Her initial work was traditional for her town, but as she learned to market her work, she found that there was demand for other styles, other color combinations, so she set out to learn more even though she was still in high school.
One of her learning experiences was with a program called Aid to Artisans, which works to help women textile artisans in design, quality and marketing. She was hired as a translator working with designer Carla Fernandez. The work gave her contact with weavers from other communities in the Chiapas highlands, noticing that while they use the same techniques, designs varied. This opened her eyes because before she thought that as a weaver, she was poor, but now sees the tradition as a “fortune”

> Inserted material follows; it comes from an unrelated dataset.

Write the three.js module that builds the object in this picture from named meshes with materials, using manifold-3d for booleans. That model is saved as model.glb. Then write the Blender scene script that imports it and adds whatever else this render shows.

Her first step towards doing more original and artistic weaving came with an interest in natural dyes. She had seen some of this work as a child, but it is in danger of disappearing. She decided to start researching it both as a means of reviving an aspect of her culture as well as its possibilities for self-expression in her weaving. She has been doing this only for about a year, and her learning process is still ongoing, but she is already teaching younger women and girls.
Acknowledgement as an artist came through the Galeria MUY, and art gallery in San Cristobal that specializes in supporting and promoting indigenous artists. The gallery is the brainchild of John Burstein, who has lived and worked in Chiapas for decades. Gomez had met Burstein as a child as he was a friend of her father’s. At the time, Gomez could not speak Spanish, and found it interesting that this American could speak Tzotzil.
The two lost touch as she grew up, but her textile work and family brought the two together again though mutual contacts. She was invited to MUY to talk to Burstein about some of her ideas about weaving. Being shy, Burstein had to press her some until she talked about loom design and the use of natural fibers. The director offered her support to pursue the project.
She verbally accepted but for a time, worked founding and running a weaving cooperative called Kiptik, which means “our strength.” The cooperative was sucuessful but Gomez left after a time because “I found myself in front of a computer all day instead of a loom.”
She had also recently married and become pregnant. She decided that if she was going to create the piece she talked about with Burstein, she had better do it before the baby was born, because she might not be able to do it afterwards. Her husband helped her construct the loom and used natural fibers such as cotton, silk and even fibers from the banana tree. She used little-known brocade techniques. Everything was an experiment. For example, she had to learn from her mother how to string the natural cotton onto the loom. The banana tree fiber she learned from her mother-in-law.
In the end, she got the piece done and Burstein was impressed, exclaiming that he had never seen anything like it. He told her that she should name the piece as it was art. She does not yet have a name for the work that she does, but Burstein had great faith in her, making her a part of the gallery and promoting her work. This work has been exhibited in Chiapas, other places in Mexico, the United States, Canada, and France.
Burstein says of her work…”Cecy Gómez is an artist on a very important journey. Not just a world-recognized expert and practitioner of textile, but an innovator in contemporary textile art! Mayan contemporary art, that is. She is imbued with the oral-cosmological-visual traditions of her pueblo, firm in her will-do artistic practice — she doesn’t spend time on machista and colonialized attitudes that surround us all — a hands on experimenter with natural dyes which is a passion for her, and a believer in the central role of Indigenity in reshaping the planet.”